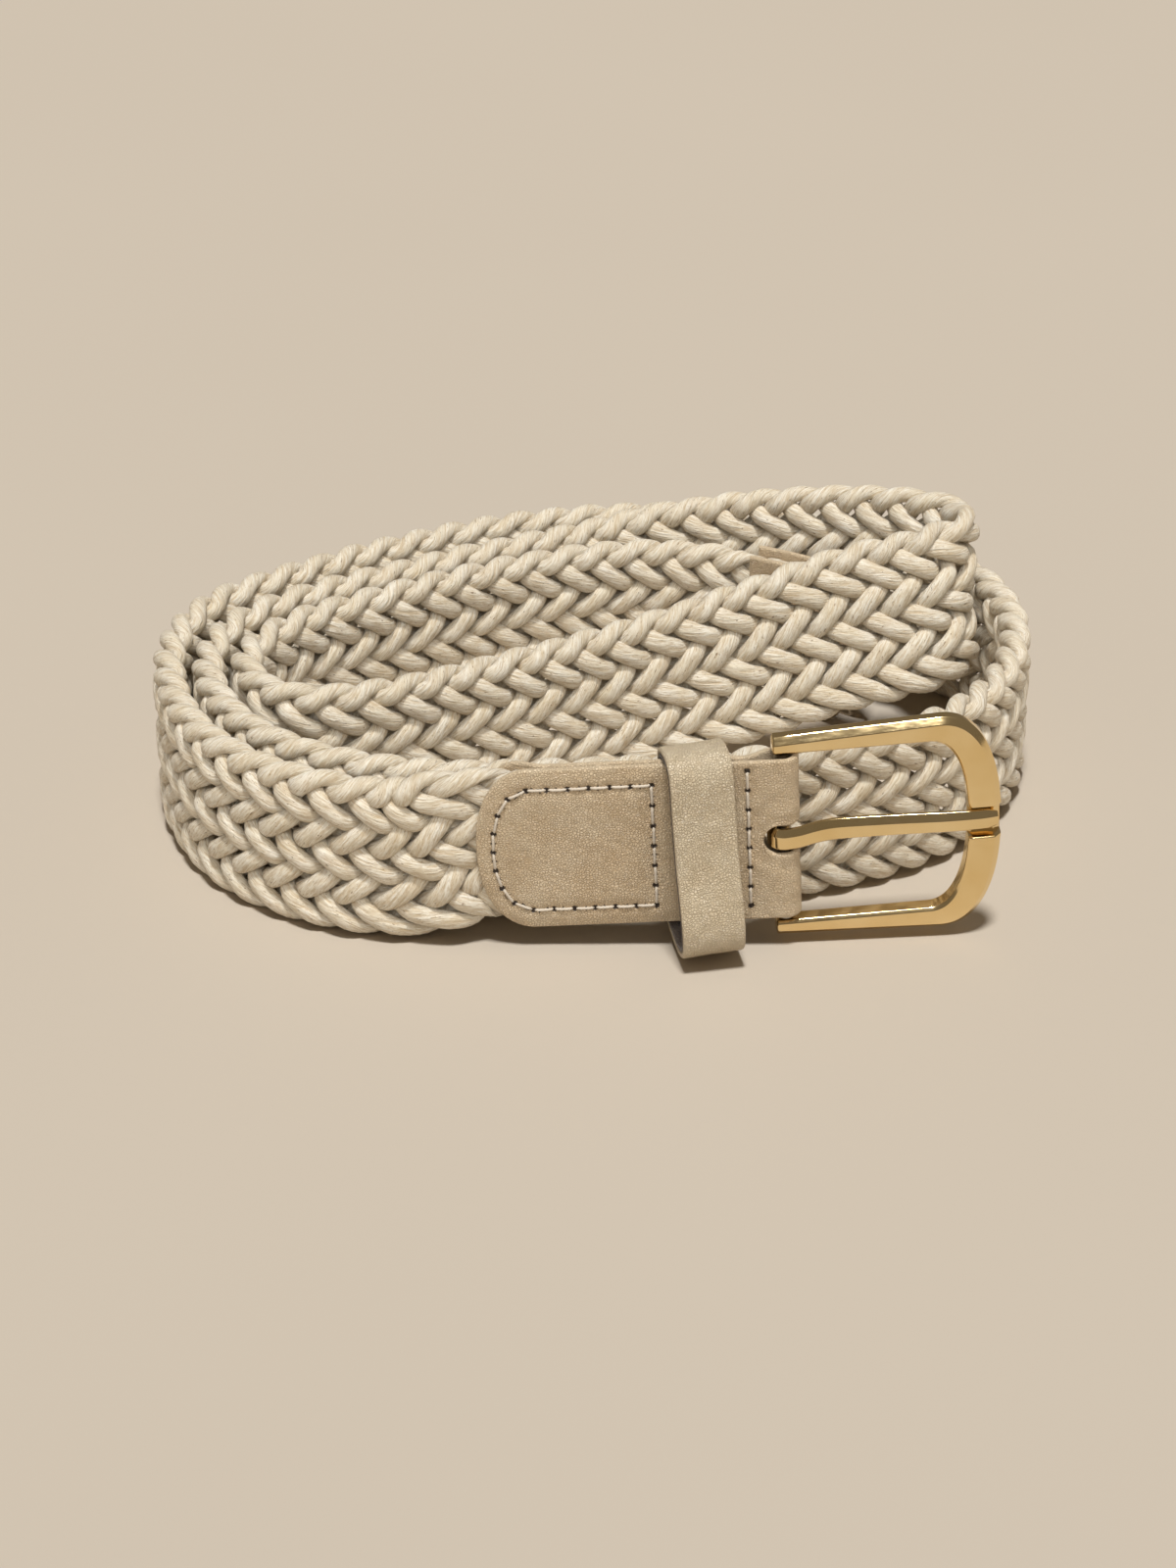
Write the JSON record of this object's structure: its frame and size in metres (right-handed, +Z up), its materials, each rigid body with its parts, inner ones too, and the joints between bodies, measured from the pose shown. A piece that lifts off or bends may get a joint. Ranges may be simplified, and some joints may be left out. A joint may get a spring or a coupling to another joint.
{
  "type": "braided belt",
  "caption": "Braided cord belt with leather tab and keeper and a pin buckle, coiled on its edge as it is displayed.",
  "frame": {"origin": "centre of the belt's outline on the surface that it stands on", "axes": "+Z up, +X along the coil's long side towards the buckle's rim, -Y towards the side that shows the buckle"},
  "size_m": [0.1552, 0.1215, 0.0452],
  "materials": {
    "cord": "waxed cotton cord, soft sheen",
    "leather": "smooth fine-grained leather, satin",
    "lining": "fuzzy split-leather back",
    "thread": "matt sewing thread",
    "gold": "polished pale gold plating",
    "steel": "bright wire"
  },
  "bodies": {
    "strap": {"braided_strap": "cord", "tip_outer_leather": "leather", "tip_inner_leather": "leather", "buckle_tab": "leather", "tab_needle_thread": "thread", "tab_bobbin_thread": "thread", "fold_needle_thread": "thread", "fold_bobbin_thread": "thread", "tip_needle_thread": "thread", "tip_bobbin_thread": "thread"},
    "buckle": {"buckle_frame": "gold", "buckle_bar": "steel"},
    "prong": {"prong": "gold"},
    "keeper": {"keeper_leather": "leather", "keeper_lining": "lining", "keeper_staple": "steel"}
  },
  "joints": [
    {"name": "buckle_hinge", "type": "hinge", "parent": "strap", "child": "buckle", "pos_m": [0.03082, -0.0494, 0.02035], "axis": [-0.0488, 0, 0.9988], "range_deg": [-45, 25]},
    {"name": "prong_hinge", "type": "hinge", "parent": "buckle", "child": "prong", "pos_m": [0.03082, -0.0494, 0.02035], "axis": [-0.0488, 0, 0.9988], "range_deg": [-45, 0]},
    {"name": "keeper_slide", "type": "slide", "parent": "strap", "child": "keeper", "axis": [0.9988, 0, 0.0488], "range_m": [-0.004, 0.0025]}
  ]
}
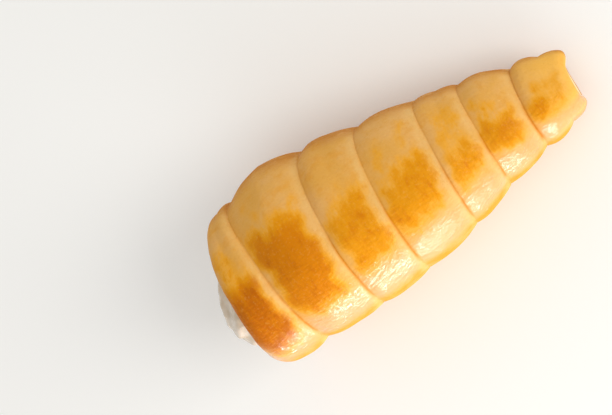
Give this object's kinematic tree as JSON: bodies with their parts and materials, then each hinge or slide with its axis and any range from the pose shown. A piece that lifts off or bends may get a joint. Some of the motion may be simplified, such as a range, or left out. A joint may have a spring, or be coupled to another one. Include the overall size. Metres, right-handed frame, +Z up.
{
  "type": "cream horn pastry",
  "caption": "Horn of coiled dough, baked golden brown, hollow and filled with cream that swells out of its wide mouth, lying on its side.",
  "frame": {"origin": "on the surface the horn lies on, under the middle of its box", "axes": "+X from the wide mouth to the narrow end, +Z up, the shown side facing up"},
  "size_m": [0.1376, 0.0604, 0.0613],
  "materials": {
    "crust": "baked dough, egg-washed, satin, browned in patches",
    "cream": "whipped cream, soft gloss"
  },
  "bodies": {
    "root": {"pastry": "crust", "cream": "cream"}
  },
  "joints": []
}
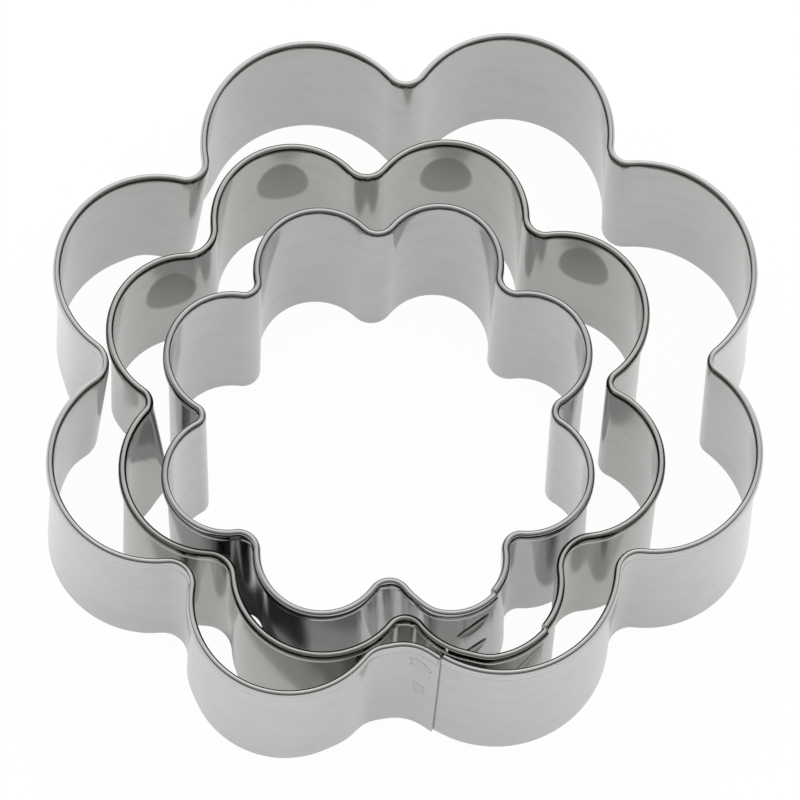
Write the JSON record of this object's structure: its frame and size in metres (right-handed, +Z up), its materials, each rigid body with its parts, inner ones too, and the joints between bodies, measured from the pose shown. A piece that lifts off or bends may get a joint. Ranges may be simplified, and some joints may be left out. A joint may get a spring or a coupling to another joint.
{
  "type": "nested flower cutter set",
  "caption": "Nested set of flower-shaped dough cutters, each a thin steel strip bent into petals, with a folded hem on top, a sharp edge below and a lapped, spot-welded seam.",
  "frame": {"origin": "on the table face the set stands on, in the middle of the outer cutter's footprint", "axes": "+Z up, away from the table, square to the cutting edges; -Y towards the side where the seams are"},
  "size_m": [0.0804, 0.0806, 0.028],
  "materials": {
    "strip_steel": "satin rolled stainless steel",
    "weld_steel": "dull, pressed and lightly tinted by the weld's heat"
  },
  "bodies": {
    "outer_cutter": {"outer_strip": "strip_steel", "outer_spot_welds": "weld_steel"},
    "middle_cutter": {"middle_strip": "strip_steel", "middle_spot_welds": "weld_steel"},
    "inner_cutter": {"inner_strip": "strip_steel", "inner_spot_welds": "weld_steel"}
  },
  "joints": [
    {"name": "middle_lift", "type": "slide", "parent": "outer_cutter", "child": "middle_cutter", "axis": [0, 0, 1], "range_m": [0, 0.03]},
    {"name": "inner_lift", "type": "slide", "parent": "outer_cutter", "child": "inner_cutter", "axis": [0, 0, 1], "range_m": [0, 0.03]}
  ]
}
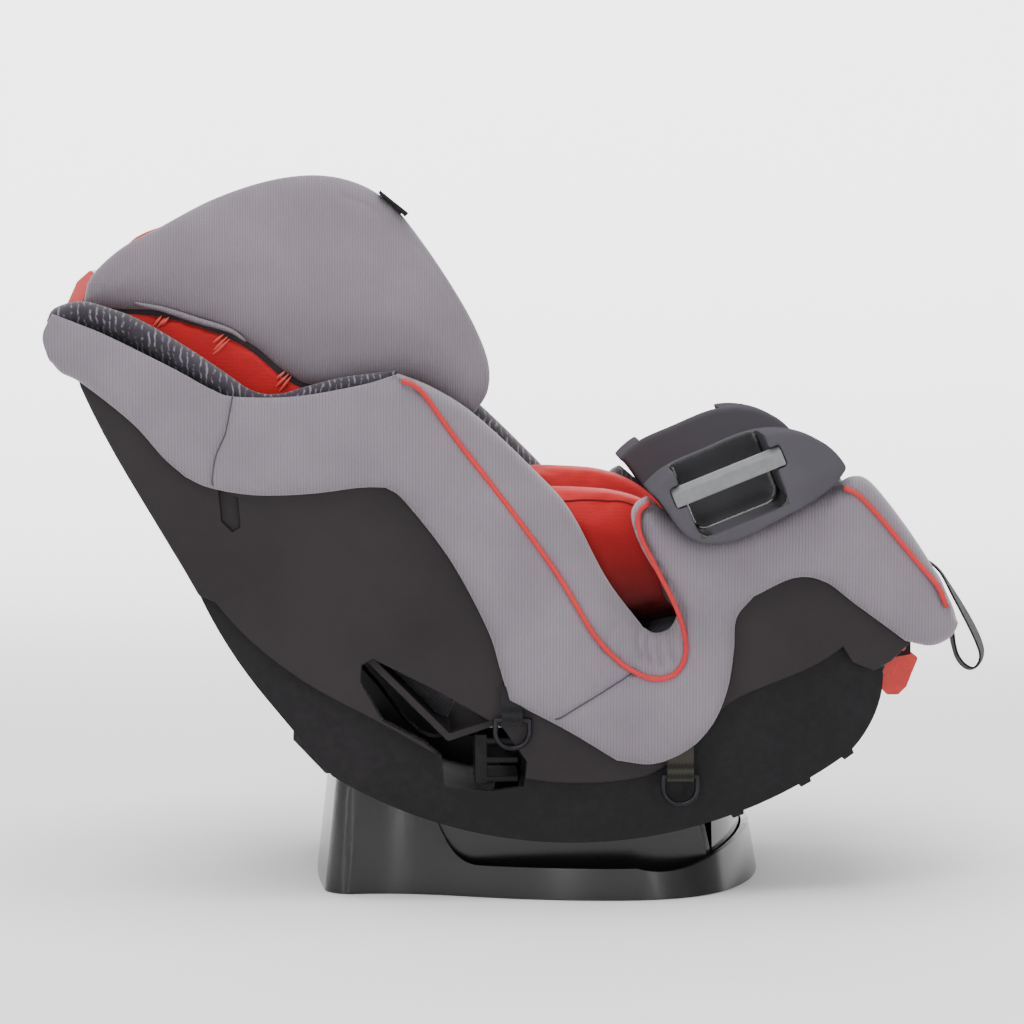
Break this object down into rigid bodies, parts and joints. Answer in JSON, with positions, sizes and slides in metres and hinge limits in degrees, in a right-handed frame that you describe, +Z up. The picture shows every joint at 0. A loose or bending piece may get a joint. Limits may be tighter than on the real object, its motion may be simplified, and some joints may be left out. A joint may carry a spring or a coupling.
{
  "type": "convertible car seat",
  "caption": "Child's car seat reclined on a curved base: padded bucket with side wings, winged headrest, two cup-well armrests and a belt harness.",
  "frame": {"origin": "centre of the seat's outline on the floor plane, without the hanging pull strap", "axes": "+X out of the seat's front, +Z up, -Y the seated child's right"},
  "size_m": [0.8033, 0.49, 0.5983],
  "materials": {
    "base_plastic": "moulded black, satin gloss",
    "shell_plastic": "moulded warm black, fine grain",
    "band_plastic": "moulded black, semi matt",
    "armrest_plastic": "moulded dark grey, satin",
    "bar_plastic": "moulded mid grey, satin",
    "red_plastic": "moulded red, glossy",
    "steel": "dark plated steel",
    "rubber": "ribbed rubber",
    "grey_fabric": "grey knitted fabric with fine vertical ribs",
    "red_fabric": "red brushed fabric",
    "red_piping": "coral red fabric cord",
    "webbing": "black woven webbing",
    "foam": "black expanded bead foam, counted as light padding"
  },
  "bodies": {
    "base": {"base_cradle": "base_plastic", "base_feet": "rubber", "base_screws": "steel", "base_shell": "base_plastic", "recline_rack": "steel"},
    "seat": {"adjuster_body": "band_plastic", "adjuster_strap": "webbing", "armrest_left": "armrest_plastic", "armrest_right": "armrest_plastic", "back_pad": "grey_fabric", "belt_guides": "shell_plastic", "buckle": "band_plastic", "buckle_tongues": "steel", "chest_clip": "band_plastic", "crotch_strap": "webbing", "cup_bar_left": "bar_plastic", "cup_bar_right": "bar_plastic", "hip_straps": "webbing", "insert_bolster_left": "red_fabric", "insert_bolster_right": "red_fabric", "piping_left": "red_piping", "piping_right": "red_piping", "rear_bracket": "band_plastic", "rear_panel": "shell_plastic", "rear_webbing": "webbing", "ring_strap_front": "webbing", "ring_strap_rear": "webbing", "rocker_front": "band_plastic", "rocker_plate": "band_plastic", "rocker_rib_left": "band_plastic", "rocker_rib_right": "band_plastic", "rocker_side_left": "band_plastic", "rocker_side_right": "band_plastic", "seat_pad": "grey_fabric", "shell_plates": "shell_plastic", "shell_side_left": "shell_plastic", "shell_side_right": "shell_plastic", "shoulder_straps": "webbing", "side_cover_left": "grey_fabric", "side_cover_right": "grey_fabric", "side_liner_left": "foam", "side_liner_right": "foam", "splitter_plate": "steel"},
    "headrest": {"headrest_shell": "shell_plastic", "headrest_slider": "band_plastic", "head_wing_right": "grey_fabric", "head_wing_left": "grey_fabric", "head_base": "red_fabric", "head_pillow": "red_fabric", "head_guide_right": "band_plastic", "head_guide_left": "band_plastic"},
    "button": {"buckle_button": "red_plastic"},
    "cam": {"adjuster_lever": "steel"},
    "handle": {"recline_handle": "red_plastic"},
    "lock": {"recline_lock": "band_plastic"},
    "head_lever": {"headrest_lever": "red_plastic"},
    "ring_a": {"ring_rear_right": "steel"},
    "ring_b": {"ring_rear_left": "steel"},
    "ring_c": {"ring_front_right": "steel"},
    "ring_d": {"ring_front_left": "steel"}
  },
  "joints": [
    {"name": "recline", "type": "hinge", "parent": "base", "child": "seat", "pos_m": [0.058, 0, 0.431], "axis": [0, 1, 0], "range_deg": [0, 15.5]},
    {"name": "headrest_height", "type": "slide", "parent": "seat", "child": "headrest", "axis": [-0.7071, 0, 0.7071], "range_m": [0, 0.11]},
    {"name": "headrest_release", "type": "hinge", "parent": "headrest", "child": "head_lever", "pos_m": [-0.36345, 0, 0.48225], "axis": [0, -1, 0], "range_deg": [0, 18], "stiffness_Nm_per_rad": 1.2},
    {"name": "recline_squeeze", "type": "hinge", "parent": "seat", "child": "handle", "pos_m": [0.345, 0, 0.196], "axis": [0, -1, 0], "range_deg": [0, 17], "stiffness_Nm_per_rad": 2.5},
    {"name": "recline_tooth", "type": "slide", "parent": "seat", "child": "lock", "axis": [0.1392, 0, 0.9903], "range_m": [0, 0.0095]},
    {"name": "harness_release", "type": "hinge", "parent": "seat", "child": "cam", "pos_m": [0.31883, 0, 0.27594], "axis": [0, -1, 0], "range_deg": [0, 25], "stiffness_Nm_per_rad": 0.3},
    {"name": "buckle_press", "type": "slide", "parent": "seat", "child": "button", "axis": [0.3173, 0, -0.9483], "range_m": [0, 0.0025], "stiffness_N_per_m": 600},
    {"name": "ring_rear_right_swing", "type": "hinge", "parent": "seat", "child": "ring_a", "pos_m": [0.006, -0.206, 0.153], "axis": [-1, 0, 0], "range_deg": [0, 60]},
    {"name": "ring_rear_left_swing", "type": "hinge", "parent": "seat", "child": "ring_b", "pos_m": [0.006, 0.206, 0.153], "axis": [1, 0, 0], "range_deg": [0, 60]},
    {"name": "ring_front_right_swing", "type": "hinge", "parent": "seat", "child": "ring_c", "pos_m": [0.144, -0.206, 0.106], "axis": [-1, 0, 0], "range_deg": [0, 60]},
    {"name": "ring_front_left_swing", "type": "hinge", "parent": "seat", "child": "ring_d", "pos_m": [0.144, 0.206, 0.106], "axis": [1, 0, 0], "range_deg": [0, 60]}
  ],
  "couplings": [
    {"joint": "recline_tooth", "follows": "recline_squeeze", "m_per_rad": 0.0303}
  ]
}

——————————

The request: Pull every line containing "shows" from the material above.

Solution to the problem:
  "frame": {"origin": "centre of the belt's outline on the surface that it stands on", "axes": "+Z up, +X along the coil's long side towards the buckle's rim, -Y towards the side that shows the buckle"},
Break this object down into rigid bodies, parts and joints. Answer in JSON, with positions, sizes and slides in metres and hinge limits in degrees, in a right-handed frame that you describe, +Z up. The picture shows every joint at 0. A loose or bending piece may get a joint. Limits may be tighter than on the real object, its motion may be simplified, and some joints may be left out. A joint may carry a spring or a coupling.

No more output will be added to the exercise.